- [WHAT YOU NEED TO DO]: Output the data exactly, with every line intact.

- [DATA SEGMENT]:

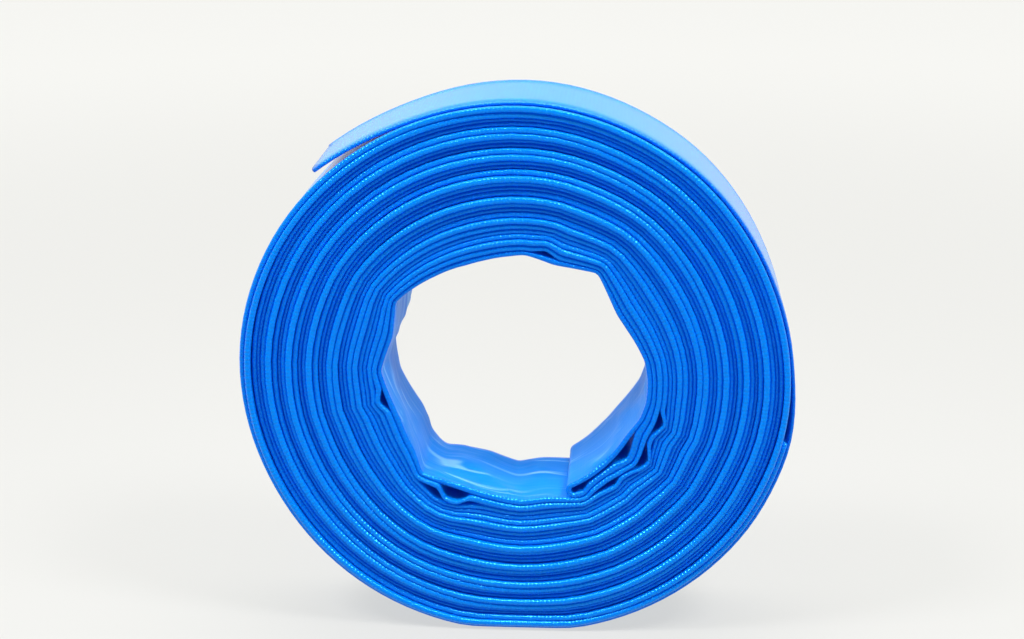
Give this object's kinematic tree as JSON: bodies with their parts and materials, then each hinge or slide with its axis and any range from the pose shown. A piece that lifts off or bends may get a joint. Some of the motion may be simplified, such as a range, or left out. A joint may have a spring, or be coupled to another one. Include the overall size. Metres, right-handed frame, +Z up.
{
  "type": "pvc lay-flat hose roll",
  "caption": "Flat PVC discharge hose doubled at its middle and wound into an open roll that stands on its rim.",
  "frame": {"origin": "on the floor under the middle of the roll, where its rim rests", "axes": "+Z up, +Y along the roll's axis and across the flat hose, +X across the roll, with the loose end at the upper -X side seen from -Y"},
  "size_m": [0.3, 0.0656, 0.2984],
  "materials": {
    "coated_pvc": "glossy calendered PVC, vivid blue"
  },
  "bodies": {
    "root": {"layflat_hose": "coated_pvc"}
  },
  "joints": []
}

- [OUTPUT OF THE TASK]:
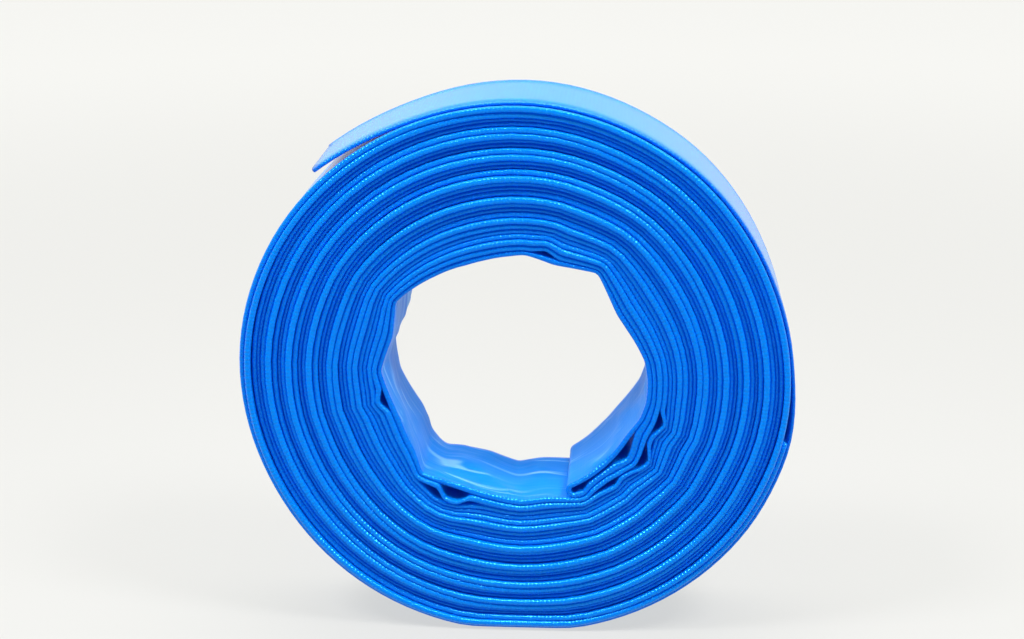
Give this object's kinematic tree as JSON: bodies with their parts and materials, then each hinge or slide with its axis and any range from the pose shown. A piece that lifts off or bends may get a joint. Some of the motion may be simplified, such as a range, or left out. A joint may have a spring, or be coupled to another one. Include the overall size. Metres, right-handed frame, +Z up.
{
  "type": "pvc lay-flat hose roll",
  "caption": "Flat PVC discharge hose doubled at its middle and wound into an open roll that stands on its rim.",
  "frame": {"origin": "on the floor under the middle of the roll, where its rim rests", "axes": "+Z up, +Y along the roll's axis and across the flat hose, +X across the roll, with the loose end at the upper -X side seen from -Y"},
  "size_m": [0.3, 0.0656, 0.2984],
  "materials": {
    "coated_pvc": "glossy calendered PVC, vivid blue"
  },
  "bodies": {
    "root": {"layflat_hose": "coated_pvc"}
  },
  "joints": []
}